[Data excerpt]
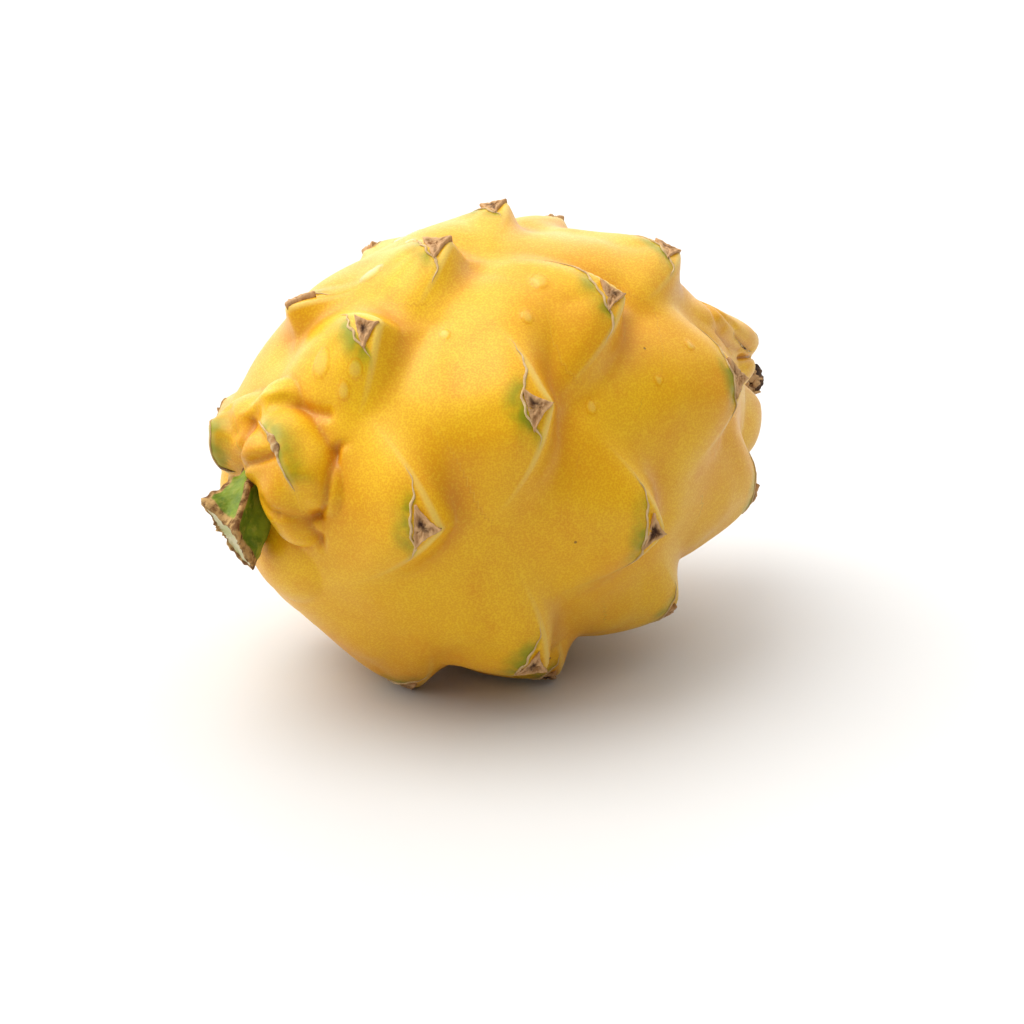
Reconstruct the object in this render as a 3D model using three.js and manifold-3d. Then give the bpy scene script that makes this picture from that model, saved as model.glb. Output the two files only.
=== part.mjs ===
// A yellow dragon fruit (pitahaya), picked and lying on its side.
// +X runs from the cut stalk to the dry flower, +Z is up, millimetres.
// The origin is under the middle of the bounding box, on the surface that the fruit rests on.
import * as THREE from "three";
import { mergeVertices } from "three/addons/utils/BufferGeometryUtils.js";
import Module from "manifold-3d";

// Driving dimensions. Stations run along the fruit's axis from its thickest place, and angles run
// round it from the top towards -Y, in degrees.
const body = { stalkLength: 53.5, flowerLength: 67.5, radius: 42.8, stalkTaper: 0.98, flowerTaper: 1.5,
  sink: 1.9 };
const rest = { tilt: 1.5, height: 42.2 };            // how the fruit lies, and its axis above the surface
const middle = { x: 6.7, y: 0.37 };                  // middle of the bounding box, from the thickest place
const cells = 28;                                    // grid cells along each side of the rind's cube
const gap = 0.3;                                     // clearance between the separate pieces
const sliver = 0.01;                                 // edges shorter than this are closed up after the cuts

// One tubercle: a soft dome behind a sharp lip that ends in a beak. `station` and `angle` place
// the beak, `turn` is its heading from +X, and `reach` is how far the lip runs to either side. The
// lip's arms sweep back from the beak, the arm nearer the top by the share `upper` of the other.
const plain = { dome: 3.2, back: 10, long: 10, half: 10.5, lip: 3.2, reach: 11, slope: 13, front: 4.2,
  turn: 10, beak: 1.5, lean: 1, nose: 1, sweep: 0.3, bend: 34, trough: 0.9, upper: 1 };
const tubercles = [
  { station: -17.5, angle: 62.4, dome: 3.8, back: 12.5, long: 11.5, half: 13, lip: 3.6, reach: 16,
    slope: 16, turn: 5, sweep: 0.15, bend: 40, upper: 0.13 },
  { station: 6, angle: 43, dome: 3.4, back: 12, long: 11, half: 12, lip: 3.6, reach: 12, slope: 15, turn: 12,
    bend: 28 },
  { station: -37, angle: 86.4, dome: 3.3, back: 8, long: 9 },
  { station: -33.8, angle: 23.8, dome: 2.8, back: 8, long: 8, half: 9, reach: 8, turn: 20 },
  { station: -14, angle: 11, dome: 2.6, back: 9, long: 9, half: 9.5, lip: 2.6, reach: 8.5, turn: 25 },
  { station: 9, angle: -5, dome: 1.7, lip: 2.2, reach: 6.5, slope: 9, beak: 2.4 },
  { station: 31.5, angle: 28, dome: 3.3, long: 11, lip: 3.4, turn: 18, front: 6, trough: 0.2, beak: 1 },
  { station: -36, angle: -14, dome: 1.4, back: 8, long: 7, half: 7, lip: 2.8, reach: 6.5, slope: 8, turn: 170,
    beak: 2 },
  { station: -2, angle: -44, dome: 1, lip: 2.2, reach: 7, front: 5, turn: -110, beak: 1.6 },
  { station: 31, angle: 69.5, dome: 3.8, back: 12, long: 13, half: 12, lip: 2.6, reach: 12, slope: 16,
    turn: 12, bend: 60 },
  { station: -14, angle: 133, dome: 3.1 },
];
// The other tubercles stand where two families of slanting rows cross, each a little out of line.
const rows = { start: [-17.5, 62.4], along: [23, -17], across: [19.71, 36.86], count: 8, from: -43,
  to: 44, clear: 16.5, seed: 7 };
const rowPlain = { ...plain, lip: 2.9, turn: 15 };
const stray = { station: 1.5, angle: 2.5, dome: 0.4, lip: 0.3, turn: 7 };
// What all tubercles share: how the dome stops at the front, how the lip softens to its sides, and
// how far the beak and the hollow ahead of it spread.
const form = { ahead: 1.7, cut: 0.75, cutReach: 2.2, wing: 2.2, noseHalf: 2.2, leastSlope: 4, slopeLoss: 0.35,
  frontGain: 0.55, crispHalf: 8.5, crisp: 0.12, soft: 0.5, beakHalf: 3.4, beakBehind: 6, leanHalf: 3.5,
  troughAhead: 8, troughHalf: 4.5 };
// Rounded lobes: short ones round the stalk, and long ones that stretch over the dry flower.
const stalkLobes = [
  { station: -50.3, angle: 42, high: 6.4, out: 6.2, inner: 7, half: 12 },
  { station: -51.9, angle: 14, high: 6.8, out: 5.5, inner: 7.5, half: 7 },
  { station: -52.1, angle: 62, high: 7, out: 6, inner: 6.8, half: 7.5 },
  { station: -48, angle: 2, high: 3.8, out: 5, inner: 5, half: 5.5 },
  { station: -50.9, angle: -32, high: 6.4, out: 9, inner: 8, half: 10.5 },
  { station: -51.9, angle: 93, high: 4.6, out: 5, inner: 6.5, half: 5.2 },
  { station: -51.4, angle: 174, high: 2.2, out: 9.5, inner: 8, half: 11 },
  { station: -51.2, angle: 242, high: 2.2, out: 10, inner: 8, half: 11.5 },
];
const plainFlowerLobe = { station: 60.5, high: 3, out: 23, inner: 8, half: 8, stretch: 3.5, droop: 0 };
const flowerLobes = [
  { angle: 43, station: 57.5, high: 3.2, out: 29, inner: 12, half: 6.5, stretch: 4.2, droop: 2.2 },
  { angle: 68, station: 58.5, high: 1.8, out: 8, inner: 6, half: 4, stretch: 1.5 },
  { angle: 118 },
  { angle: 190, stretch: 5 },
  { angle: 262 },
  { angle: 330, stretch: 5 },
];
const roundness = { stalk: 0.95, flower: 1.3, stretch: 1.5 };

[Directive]
Your answer should be only the number of lines that hold the word "manifold".

[Expected output]
2